The Rules of Court required that the endorsement, in addition to specifying the remedy sought, give notice of the nature of the claim and the cause of action.  The endorsement failed to identify the way in which the defendant was to be regarded as answerable.  Was it a property damage claim and, if so, in what right was the claim put?  Was it a claim for damages for personal injuries resulting from the negligence of the defendant?  Was it a claim on behalf of the estate of a fatally injured person?  These questions were left totally unanswered by the form of the endorsement.  It plainly disclosed neither the nature of the claim, nor the cause thereof.  It was held that the endorsement was defective.  The case lends no support, however, for the defendants' contention that the endorsement in this case is defective.  Here, the endorsement, unlike in Elsum, discloses the essential nature of the action.  It does that sufficiently in accordance with what was said in Ruzeu (supra).
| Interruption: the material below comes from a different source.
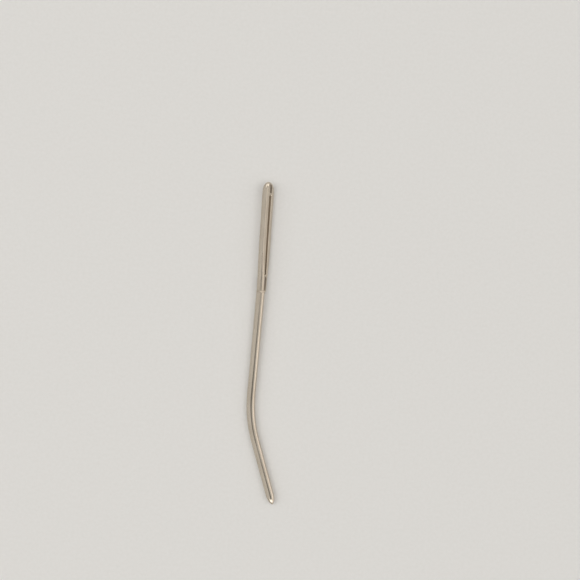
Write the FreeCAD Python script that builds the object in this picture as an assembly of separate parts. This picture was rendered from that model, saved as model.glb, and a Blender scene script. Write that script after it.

  1. Where a plaintiff obtains a default judgment for damages to be assessed prior to the delivery of a statement of claim, damages may be assessed in respect of all or any of the matters encompassed in the endorsement. The defendant is entitled to notice of the assessment and to participate in it, r585. If there are matters which fall within the scope of the endorsement which are not brought forward upon the assessment of damages, the plaintiff's rights in respect of such matters will have been exhausted upon the entry of final judgment following the assessment. Accordingly, even if an endorsement is widely drafted, the defendant has no cause for complaint if there is compliance with r108(1)(b).

  1. The endorsement of claim complies with r108(1)(b). The judgment entered is not irregular. I will hear counsel as to the further disposition of the application.